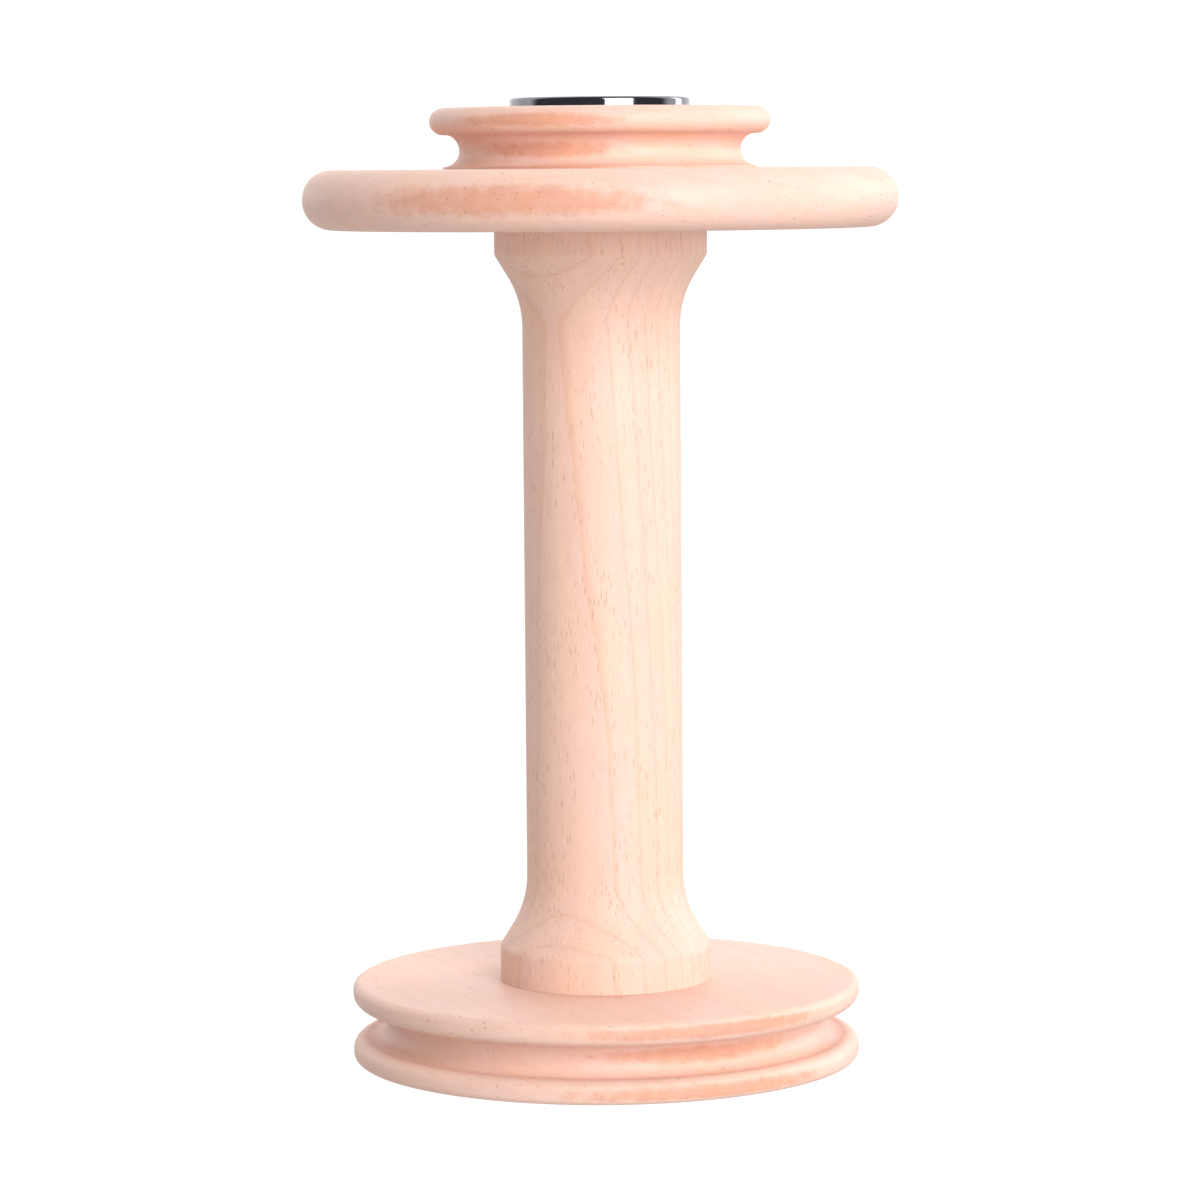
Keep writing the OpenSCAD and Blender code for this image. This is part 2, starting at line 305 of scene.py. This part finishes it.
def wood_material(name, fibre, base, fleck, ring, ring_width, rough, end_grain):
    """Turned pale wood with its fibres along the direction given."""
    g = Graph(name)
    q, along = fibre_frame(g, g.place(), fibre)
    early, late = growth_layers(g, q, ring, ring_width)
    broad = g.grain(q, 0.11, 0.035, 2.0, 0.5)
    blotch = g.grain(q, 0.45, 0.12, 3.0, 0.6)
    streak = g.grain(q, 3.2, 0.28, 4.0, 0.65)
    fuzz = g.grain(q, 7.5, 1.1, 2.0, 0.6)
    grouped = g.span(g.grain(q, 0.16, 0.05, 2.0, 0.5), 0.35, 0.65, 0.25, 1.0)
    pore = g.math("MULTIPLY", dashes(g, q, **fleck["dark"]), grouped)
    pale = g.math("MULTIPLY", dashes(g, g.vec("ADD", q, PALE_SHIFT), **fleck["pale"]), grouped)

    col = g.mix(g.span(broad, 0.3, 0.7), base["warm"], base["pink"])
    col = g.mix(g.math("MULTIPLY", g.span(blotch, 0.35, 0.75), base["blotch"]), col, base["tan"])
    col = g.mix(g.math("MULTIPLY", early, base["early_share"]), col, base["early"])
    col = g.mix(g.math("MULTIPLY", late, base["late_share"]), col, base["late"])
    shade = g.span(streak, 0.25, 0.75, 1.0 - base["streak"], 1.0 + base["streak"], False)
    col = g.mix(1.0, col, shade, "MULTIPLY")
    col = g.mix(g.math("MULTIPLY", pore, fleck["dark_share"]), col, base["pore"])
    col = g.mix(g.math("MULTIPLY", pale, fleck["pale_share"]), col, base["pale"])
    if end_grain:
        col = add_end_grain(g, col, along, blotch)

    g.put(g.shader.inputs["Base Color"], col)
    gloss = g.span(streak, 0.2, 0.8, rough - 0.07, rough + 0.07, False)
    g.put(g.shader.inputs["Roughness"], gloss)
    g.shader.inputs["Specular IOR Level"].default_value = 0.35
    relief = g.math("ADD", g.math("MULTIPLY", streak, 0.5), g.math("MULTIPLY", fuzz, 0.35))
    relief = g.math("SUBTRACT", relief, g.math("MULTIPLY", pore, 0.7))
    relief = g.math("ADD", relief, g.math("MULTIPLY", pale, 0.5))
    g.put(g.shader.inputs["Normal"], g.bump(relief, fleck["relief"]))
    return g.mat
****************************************
- Short task -
Write out the listing's lines exactly, from its first line through the line that contains "col = add_end_grain(g, col, along, blotch)", and stop there.

- Task result -
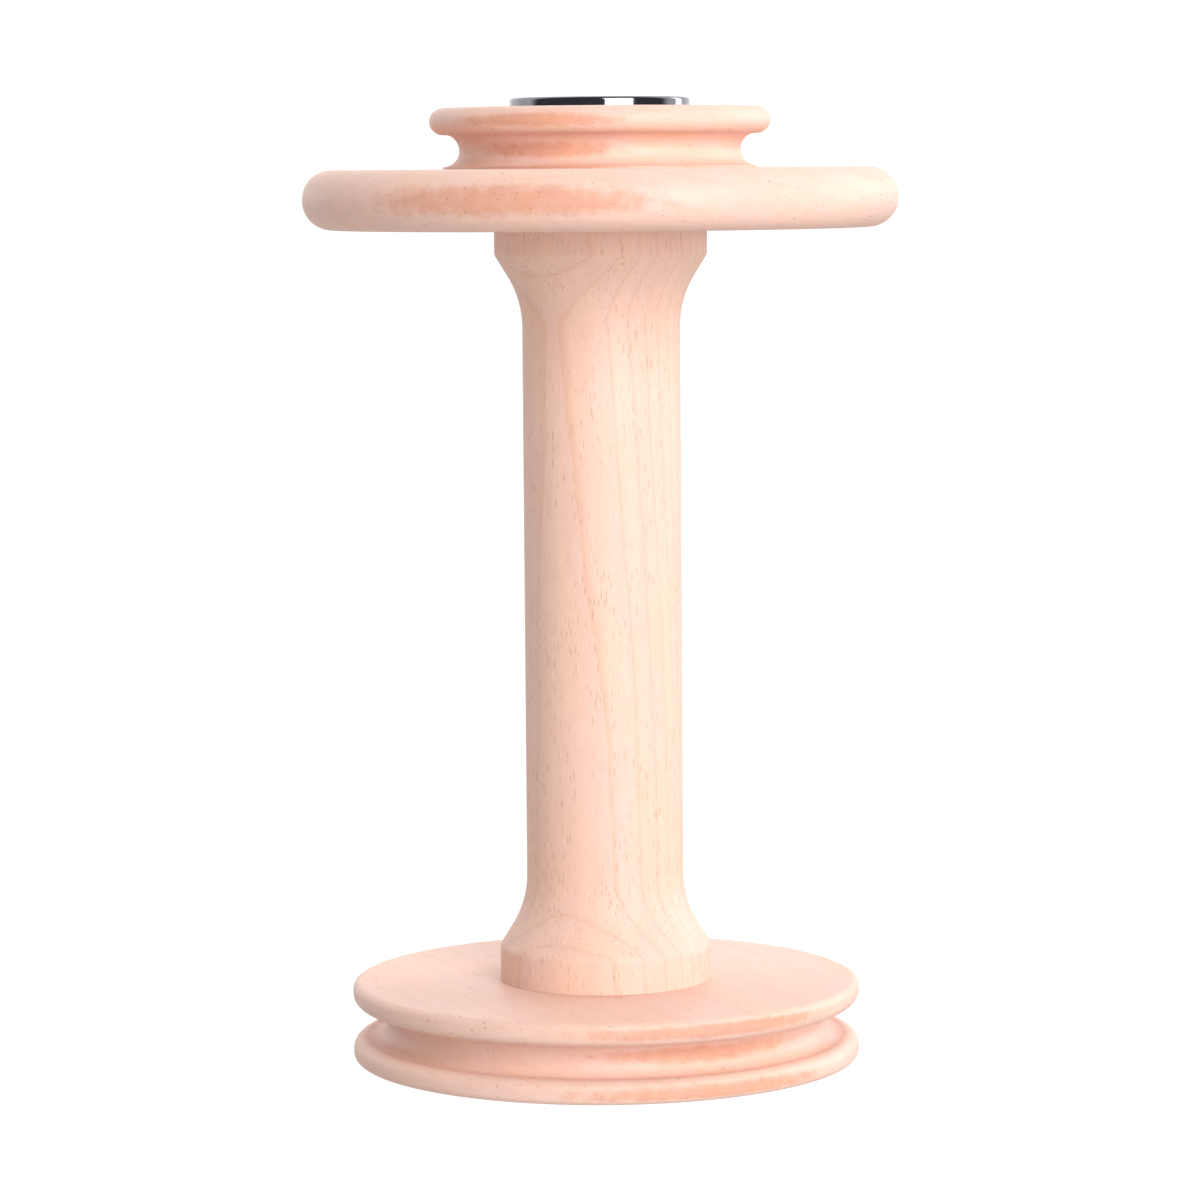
Keep writing the OpenSCAD and Blender code for this image. This is part 2, starting at line 305 of scene.py. This part finishes it.
def wood_material(name, fibre, base, fleck, ring, ring_width, rough, end_grain):
    """Turned pale wood with its fibres along the direction given."""
    g = Graph(name)
    q, along = fibre_frame(g, g.place(), fibre)
    early, late = growth_layers(g, q, ring, ring_width)
    broad = g.grain(q, 0.11, 0.035, 2.0, 0.5)
    blotch = g.grain(q, 0.45, 0.12, 3.0, 0.6)
    streak = g.grain(q, 3.2, 0.28, 4.0, 0.65)
    fuzz = g.grain(q, 7.5, 1.1, 2.0, 0.6)
    grouped = g.span(g.grain(q, 0.16, 0.05, 2.0, 0.5), 0.35, 0.65, 0.25, 1.0)
    pore = g.math("MULTIPLY", dashes(g, q, **fleck["dark"]), grouped)
    pale = g.math("MULTIPLY", dashes(g, g.vec("ADD", q, PALE_SHIFT), **fleck["pale"]), grouped)

    col = g.mix(g.span(broad, 0.3, 0.7), base["warm"], base["pink"])
    col = g.mix(g.math("MULTIPLY", g.span(blotch, 0.35, 0.75), base["blotch"]), col, base["tan"])
    col = g.mix(g.math("MULTIPLY", early, base["early_share"]), col, base["early"])
    col = g.mix(g.math("MULTIPLY", late, base["late_share"]), col, base["late"])
    shade = g.span(streak, 0.25, 0.75, 1.0 - base["streak"], 1.0 + base["streak"], False)
    col = g.mix(1.0, col, shade, "MULTIPLY")
    col = g.mix(g.math("MULTIPLY", pore, fleck["dark_share"]), col, base["pore"])
    col = g.mix(g.math("MULTIPLY", pale, fleck["pale_share"]), col, base["pale"])
    if end_grain:
        col = add_end_grain(g, col, along, blotch)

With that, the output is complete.